None of this means Pitre is wrong about race as an important theme. The city’s very uneven and sometimes incomprehensible scheme of priorities can’t be understood without the racial element. But it may be that our black elected representatives aren’t any better than the white ones at sorting it out.

When the Southwest Center Mall subsidy came up for a vote, two members of the council voted against it — Scott Griggs and Philip Kingston, both white. And, by the way, it takes some chutzpah to be white and vote against something like this, because of the inevitable accusation of racism.

But in a few simple remarks, Griggs explained his objection to the $2.4 million gift to Brodsky: “I fully support Southwest Center Mall,” he said, “but on this particular deal I will not be in support of it. I would rather support direct infrastructure investment in the area.

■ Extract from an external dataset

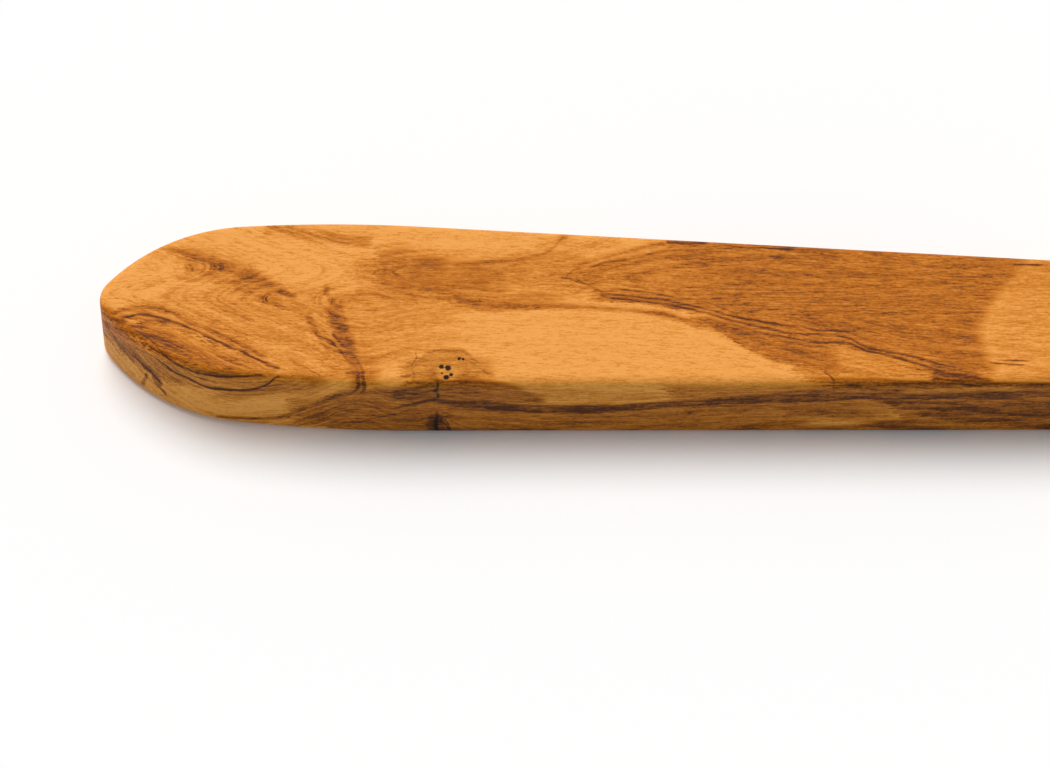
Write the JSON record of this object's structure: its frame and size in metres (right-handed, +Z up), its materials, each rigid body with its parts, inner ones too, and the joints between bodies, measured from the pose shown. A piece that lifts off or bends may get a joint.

“I believe the city needs to start to get away from these types of deals,” he said, “and get more into putting infrastructure in the right of way to improve the area. If developers need additional funding sources, they can bring in other partners and change up the equity situation.”

What about this? What if the city had any kind of a guideline, a policy or even some stuff written on a napkin about what it wants to do with the hundreds of millions of dollars in tax money that it hands out over time to private parties in the name of “incentive?”

Incentive for what? Incentive how? Incentive who? In addition to the important underlying issues of racial equity, it would be nice to know our money is being handed out according to some system a little more thought out and a little more dignified than simple grab-ass.